→ **Short exercise**
Up to and including the line that contains "CRUST_TOP = 9.5", repeat each line of the data exactly, starting from the first.

→ **Recorded information**
────────────────────────────────────────

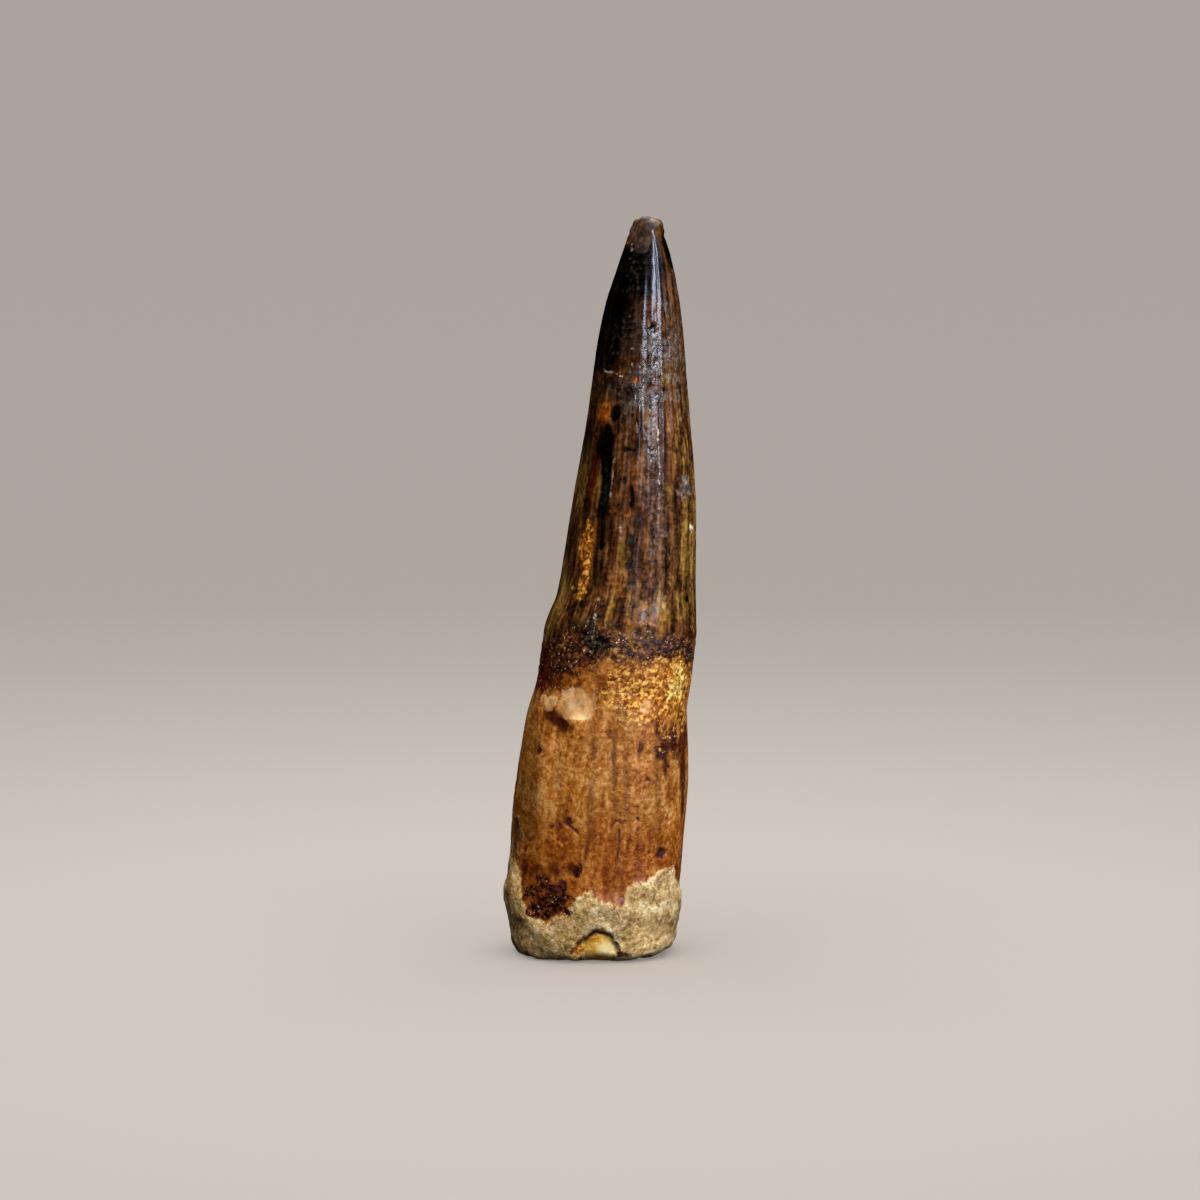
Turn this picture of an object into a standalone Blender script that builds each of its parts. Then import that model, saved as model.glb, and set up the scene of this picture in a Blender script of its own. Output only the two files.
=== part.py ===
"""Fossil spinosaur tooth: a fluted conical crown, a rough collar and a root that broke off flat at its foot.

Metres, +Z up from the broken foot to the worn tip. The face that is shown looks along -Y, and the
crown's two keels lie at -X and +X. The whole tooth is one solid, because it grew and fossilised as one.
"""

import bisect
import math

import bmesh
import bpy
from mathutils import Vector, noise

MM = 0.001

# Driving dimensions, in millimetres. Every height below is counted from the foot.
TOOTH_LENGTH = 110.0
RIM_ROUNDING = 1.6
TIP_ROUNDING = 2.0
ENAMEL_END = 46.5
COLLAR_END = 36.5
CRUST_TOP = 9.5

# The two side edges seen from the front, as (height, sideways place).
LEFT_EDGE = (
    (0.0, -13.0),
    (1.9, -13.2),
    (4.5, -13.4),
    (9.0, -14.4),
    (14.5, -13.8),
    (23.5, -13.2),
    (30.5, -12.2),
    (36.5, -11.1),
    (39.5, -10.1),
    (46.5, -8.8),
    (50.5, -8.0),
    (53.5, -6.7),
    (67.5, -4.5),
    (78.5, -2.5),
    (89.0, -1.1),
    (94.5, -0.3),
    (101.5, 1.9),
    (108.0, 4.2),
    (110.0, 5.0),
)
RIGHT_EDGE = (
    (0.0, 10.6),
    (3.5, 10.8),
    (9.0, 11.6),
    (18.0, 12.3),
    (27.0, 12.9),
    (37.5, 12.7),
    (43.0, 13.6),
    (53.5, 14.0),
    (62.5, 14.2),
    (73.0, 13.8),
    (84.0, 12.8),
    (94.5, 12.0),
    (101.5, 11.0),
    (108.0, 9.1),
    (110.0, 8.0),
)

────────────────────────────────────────

→ **Exercise solution**
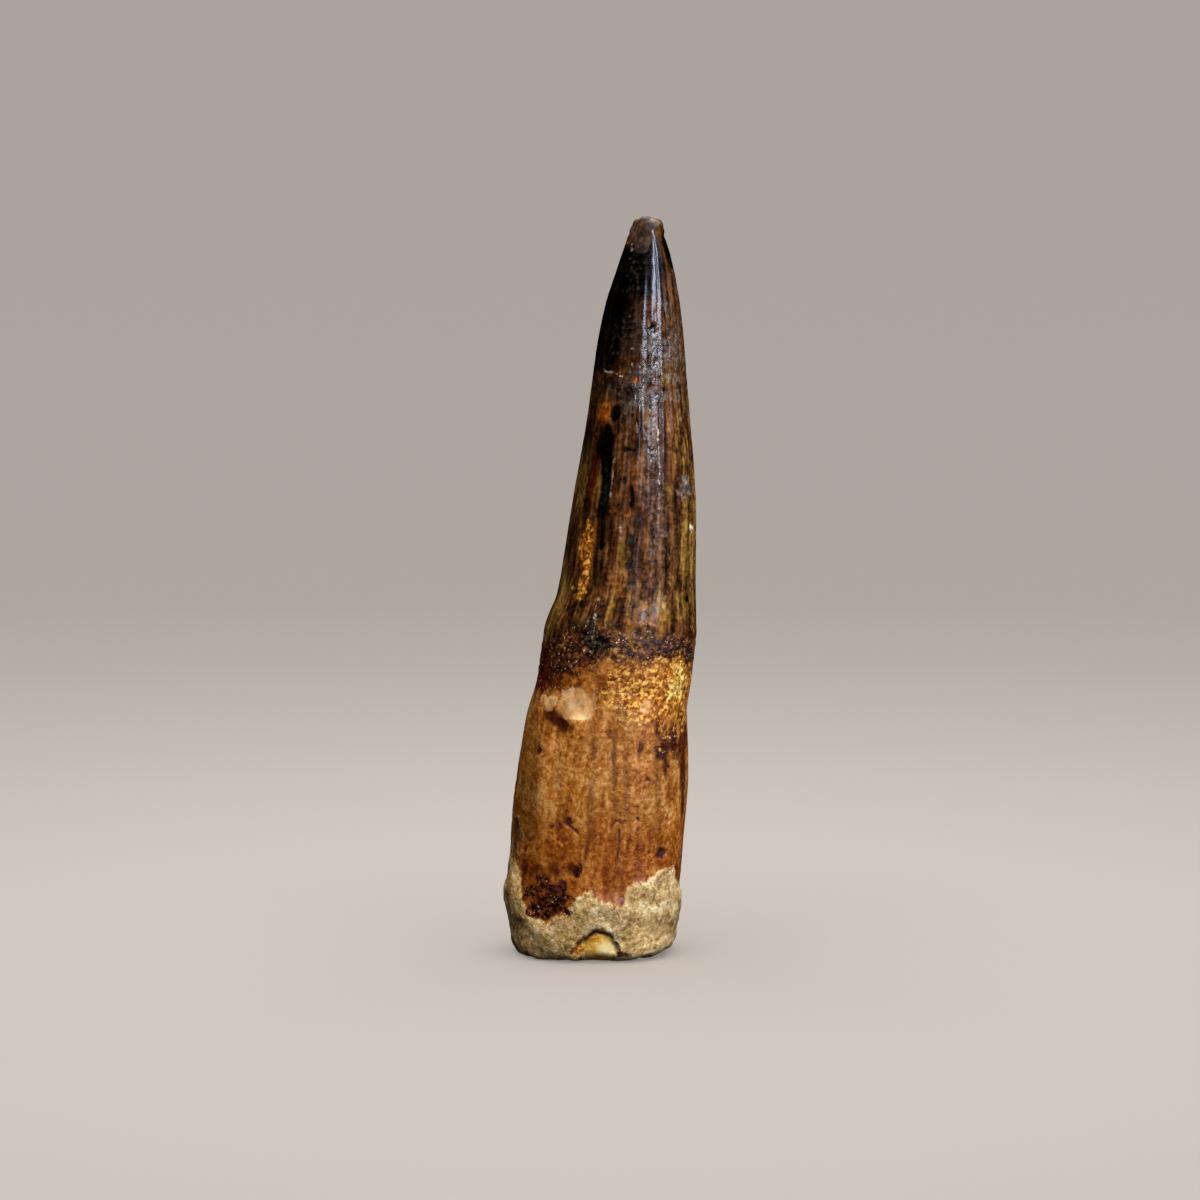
Turn this picture of an object into a standalone Blender script that builds each of its parts. Then import that model, saved as model.glb, and set up the scene of this picture in a Blender script of its own. Output only the two files.
=== part.py ===
"""Fossil spinosaur tooth: a fluted conical crown, a rough collar and a root that broke off flat at its foot.

Metres, +Z up from the broken foot to the worn tip. The face that is shown looks along -Y, and the
crown's two keels lie at -X and +X. The whole tooth is one solid, because it grew and fossilised as one.
"""

import bisect
import math

import bmesh
import bpy
from mathutils import Vector, noise

MM = 0.001

# Driving dimensions, in millimetres. Every height below is counted from the foot.
TOOTH_LENGTH = 110.0
RIM_ROUNDING = 1.6
TIP_ROUNDING = 2.0
ENAMEL_END = 46.5
COLLAR_END = 36.5
CRUST_TOP = 9.5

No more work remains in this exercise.